-- Start of MATERIAL --

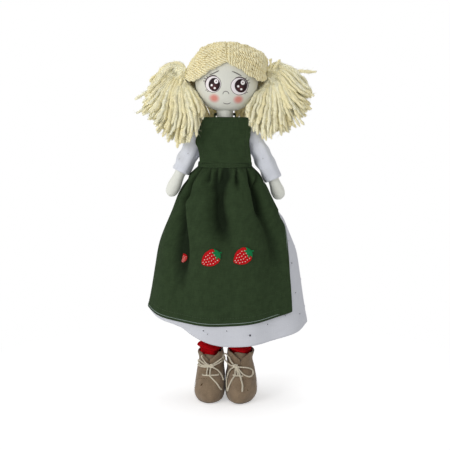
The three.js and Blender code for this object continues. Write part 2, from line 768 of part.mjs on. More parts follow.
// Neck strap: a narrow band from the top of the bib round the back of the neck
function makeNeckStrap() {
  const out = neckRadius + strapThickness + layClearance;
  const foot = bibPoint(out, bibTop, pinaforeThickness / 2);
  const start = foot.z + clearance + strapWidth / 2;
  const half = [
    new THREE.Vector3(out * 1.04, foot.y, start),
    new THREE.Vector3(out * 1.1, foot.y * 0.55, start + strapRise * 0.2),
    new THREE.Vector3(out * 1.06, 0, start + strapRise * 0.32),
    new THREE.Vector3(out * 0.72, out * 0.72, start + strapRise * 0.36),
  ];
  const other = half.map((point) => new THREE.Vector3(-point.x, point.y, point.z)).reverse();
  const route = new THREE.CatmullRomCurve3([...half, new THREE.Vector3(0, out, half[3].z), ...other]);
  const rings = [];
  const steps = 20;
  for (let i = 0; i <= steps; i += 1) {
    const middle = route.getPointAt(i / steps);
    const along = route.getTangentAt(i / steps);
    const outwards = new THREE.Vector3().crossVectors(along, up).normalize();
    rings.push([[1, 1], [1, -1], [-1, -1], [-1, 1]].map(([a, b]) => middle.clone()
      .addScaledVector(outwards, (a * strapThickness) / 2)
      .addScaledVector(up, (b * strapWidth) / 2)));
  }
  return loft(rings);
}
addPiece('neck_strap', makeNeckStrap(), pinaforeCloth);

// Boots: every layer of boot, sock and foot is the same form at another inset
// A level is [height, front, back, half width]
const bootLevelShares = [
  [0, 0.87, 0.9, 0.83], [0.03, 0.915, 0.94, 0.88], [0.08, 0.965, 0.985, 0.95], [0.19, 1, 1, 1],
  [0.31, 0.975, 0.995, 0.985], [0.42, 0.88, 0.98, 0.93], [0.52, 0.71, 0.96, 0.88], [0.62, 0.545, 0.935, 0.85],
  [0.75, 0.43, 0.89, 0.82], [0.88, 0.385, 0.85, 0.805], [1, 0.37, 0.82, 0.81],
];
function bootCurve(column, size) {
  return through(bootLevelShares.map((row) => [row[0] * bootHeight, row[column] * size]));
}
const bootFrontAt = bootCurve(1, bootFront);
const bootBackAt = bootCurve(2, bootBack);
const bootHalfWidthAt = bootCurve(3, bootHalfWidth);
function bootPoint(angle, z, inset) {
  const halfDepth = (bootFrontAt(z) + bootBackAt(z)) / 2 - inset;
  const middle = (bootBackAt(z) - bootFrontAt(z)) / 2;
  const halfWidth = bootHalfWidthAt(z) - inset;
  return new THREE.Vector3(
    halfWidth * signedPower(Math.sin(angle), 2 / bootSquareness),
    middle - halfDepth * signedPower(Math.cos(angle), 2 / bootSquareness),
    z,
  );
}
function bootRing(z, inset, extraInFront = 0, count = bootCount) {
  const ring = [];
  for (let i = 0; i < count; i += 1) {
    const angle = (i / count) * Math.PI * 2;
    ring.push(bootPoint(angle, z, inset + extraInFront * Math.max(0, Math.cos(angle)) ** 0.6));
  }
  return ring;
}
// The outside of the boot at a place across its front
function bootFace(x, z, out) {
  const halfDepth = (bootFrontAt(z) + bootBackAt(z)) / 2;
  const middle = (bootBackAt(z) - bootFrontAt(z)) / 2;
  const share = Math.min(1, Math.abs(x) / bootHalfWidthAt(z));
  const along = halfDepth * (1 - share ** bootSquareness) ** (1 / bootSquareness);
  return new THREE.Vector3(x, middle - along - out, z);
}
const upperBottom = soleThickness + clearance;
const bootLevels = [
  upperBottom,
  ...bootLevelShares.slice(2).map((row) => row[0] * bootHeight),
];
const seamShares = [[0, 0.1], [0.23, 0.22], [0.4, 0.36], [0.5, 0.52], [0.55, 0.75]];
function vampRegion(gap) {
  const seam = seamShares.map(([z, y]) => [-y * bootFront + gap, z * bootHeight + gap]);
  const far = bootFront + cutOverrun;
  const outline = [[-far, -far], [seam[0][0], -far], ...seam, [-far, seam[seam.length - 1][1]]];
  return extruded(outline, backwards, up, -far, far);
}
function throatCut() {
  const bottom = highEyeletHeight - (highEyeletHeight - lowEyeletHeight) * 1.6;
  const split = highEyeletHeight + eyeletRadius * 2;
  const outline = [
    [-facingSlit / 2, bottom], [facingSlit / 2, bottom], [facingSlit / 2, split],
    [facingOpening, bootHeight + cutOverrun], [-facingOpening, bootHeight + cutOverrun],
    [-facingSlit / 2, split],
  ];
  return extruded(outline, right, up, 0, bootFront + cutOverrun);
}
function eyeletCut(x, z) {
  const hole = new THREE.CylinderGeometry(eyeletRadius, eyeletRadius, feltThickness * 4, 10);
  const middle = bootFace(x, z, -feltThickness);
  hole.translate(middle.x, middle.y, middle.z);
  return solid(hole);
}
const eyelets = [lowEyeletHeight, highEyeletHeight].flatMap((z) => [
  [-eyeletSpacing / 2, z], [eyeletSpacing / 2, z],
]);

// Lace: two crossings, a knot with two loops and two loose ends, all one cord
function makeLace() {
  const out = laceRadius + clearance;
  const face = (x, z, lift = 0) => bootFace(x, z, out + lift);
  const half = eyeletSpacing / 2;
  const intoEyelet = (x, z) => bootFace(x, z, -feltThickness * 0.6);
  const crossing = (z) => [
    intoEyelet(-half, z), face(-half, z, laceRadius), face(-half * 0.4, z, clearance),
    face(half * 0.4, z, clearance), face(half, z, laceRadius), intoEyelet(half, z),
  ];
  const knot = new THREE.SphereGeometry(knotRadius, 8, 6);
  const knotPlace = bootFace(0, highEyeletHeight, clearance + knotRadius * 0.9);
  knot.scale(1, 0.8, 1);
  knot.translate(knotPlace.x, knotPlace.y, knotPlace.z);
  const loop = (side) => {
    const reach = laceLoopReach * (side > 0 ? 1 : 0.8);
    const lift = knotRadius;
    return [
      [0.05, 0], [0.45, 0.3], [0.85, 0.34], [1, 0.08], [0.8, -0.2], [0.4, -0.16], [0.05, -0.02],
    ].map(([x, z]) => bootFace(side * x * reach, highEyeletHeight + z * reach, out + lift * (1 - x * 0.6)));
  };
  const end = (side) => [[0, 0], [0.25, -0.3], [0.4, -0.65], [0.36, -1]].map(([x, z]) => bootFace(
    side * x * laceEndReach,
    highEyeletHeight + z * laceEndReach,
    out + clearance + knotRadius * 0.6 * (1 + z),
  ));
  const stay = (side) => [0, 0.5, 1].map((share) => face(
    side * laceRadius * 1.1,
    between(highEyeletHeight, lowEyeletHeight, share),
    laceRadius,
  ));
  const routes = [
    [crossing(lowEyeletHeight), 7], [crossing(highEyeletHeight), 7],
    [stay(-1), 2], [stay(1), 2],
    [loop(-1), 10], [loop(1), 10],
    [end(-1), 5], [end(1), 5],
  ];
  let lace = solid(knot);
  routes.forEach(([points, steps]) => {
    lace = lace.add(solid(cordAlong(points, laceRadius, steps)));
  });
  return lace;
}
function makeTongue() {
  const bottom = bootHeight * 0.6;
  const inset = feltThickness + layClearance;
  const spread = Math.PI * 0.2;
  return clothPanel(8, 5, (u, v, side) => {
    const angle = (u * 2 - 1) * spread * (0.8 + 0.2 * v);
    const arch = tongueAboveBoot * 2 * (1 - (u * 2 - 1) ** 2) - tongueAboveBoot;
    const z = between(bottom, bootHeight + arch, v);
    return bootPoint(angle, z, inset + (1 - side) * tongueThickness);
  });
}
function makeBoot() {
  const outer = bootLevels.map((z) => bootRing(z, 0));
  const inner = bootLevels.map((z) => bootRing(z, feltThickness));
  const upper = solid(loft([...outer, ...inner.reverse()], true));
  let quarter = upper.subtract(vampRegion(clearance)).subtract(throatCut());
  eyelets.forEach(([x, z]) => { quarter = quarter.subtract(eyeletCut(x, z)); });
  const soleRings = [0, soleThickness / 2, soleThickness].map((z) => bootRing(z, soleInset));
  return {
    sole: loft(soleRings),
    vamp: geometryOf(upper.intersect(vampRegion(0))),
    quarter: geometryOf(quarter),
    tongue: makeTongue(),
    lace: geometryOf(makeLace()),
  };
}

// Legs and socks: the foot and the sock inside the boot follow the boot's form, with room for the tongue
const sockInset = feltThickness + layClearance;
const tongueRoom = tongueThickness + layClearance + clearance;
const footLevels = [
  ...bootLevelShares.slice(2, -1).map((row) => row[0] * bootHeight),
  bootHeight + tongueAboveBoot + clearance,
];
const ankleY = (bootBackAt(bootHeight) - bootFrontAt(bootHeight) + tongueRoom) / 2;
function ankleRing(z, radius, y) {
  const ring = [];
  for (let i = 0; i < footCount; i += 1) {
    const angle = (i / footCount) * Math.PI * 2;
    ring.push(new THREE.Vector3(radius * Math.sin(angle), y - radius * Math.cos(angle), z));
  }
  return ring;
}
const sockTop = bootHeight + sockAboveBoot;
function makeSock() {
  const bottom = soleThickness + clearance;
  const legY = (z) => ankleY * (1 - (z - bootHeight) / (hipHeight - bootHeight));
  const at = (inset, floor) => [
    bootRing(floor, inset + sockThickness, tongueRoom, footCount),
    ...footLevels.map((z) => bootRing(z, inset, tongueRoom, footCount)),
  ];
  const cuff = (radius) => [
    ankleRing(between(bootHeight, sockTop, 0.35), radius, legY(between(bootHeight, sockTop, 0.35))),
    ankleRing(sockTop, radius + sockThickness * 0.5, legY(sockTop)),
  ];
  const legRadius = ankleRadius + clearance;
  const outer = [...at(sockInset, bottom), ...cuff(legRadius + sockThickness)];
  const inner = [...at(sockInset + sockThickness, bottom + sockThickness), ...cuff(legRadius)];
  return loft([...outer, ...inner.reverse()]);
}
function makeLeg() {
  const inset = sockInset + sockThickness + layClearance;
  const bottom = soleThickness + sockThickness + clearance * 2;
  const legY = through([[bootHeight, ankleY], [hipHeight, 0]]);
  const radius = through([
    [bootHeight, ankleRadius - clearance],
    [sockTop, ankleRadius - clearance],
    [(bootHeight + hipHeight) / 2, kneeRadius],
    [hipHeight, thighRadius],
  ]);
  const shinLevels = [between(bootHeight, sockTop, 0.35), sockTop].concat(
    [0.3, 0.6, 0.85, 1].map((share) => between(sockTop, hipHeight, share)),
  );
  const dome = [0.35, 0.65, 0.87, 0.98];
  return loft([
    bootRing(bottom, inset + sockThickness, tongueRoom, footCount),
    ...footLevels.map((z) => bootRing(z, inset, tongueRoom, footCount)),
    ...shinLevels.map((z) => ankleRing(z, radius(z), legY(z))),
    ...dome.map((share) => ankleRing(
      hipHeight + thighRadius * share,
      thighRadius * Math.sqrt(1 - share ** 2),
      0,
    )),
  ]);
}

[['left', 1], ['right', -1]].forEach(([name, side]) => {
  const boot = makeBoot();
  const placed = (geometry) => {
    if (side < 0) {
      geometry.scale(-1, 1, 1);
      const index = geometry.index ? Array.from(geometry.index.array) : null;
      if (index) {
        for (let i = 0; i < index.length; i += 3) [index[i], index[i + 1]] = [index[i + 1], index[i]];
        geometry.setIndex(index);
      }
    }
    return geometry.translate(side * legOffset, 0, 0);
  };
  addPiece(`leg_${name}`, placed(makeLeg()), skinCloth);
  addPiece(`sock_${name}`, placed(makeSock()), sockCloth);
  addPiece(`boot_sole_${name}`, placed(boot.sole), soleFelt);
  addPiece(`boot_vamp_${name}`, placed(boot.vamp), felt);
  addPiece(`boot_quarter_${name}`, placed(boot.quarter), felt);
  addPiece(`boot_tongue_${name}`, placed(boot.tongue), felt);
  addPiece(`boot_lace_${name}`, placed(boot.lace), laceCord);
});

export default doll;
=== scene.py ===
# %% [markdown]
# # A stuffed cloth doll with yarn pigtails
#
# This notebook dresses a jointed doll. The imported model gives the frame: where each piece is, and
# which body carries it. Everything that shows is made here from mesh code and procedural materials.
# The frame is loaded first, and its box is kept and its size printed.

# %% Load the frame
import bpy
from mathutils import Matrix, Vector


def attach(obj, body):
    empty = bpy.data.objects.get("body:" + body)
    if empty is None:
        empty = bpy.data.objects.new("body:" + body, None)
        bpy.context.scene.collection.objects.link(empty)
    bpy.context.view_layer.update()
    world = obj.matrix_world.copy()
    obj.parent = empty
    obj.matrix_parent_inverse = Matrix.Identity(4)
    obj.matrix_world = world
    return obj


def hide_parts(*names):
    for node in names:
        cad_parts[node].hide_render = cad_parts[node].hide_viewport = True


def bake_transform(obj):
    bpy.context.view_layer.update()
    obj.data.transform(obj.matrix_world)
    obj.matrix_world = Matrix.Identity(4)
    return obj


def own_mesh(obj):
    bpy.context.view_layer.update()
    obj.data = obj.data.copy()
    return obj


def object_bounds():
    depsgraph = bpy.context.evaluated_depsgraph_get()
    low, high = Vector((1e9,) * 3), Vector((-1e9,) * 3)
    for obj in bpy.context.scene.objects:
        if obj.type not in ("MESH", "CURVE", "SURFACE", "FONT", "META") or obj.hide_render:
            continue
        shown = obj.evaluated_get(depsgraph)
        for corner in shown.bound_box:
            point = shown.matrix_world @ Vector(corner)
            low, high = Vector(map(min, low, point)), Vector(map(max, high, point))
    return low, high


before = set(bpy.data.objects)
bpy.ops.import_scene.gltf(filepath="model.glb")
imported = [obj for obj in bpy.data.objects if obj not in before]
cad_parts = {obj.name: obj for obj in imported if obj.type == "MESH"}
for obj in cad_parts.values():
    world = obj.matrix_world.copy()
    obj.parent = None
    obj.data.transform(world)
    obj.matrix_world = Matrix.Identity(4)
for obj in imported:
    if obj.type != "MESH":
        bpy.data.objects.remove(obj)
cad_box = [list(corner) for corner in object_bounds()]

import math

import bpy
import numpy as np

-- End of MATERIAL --

* CHALLENGE *
List every line above that contains the word "corner".

* ANSWER BELOW *
        for corner in shown.bound_box:
            point = shown.matrix_world @ Vector(corner)
cad_box = [list(corner) for corner in object_bounds()]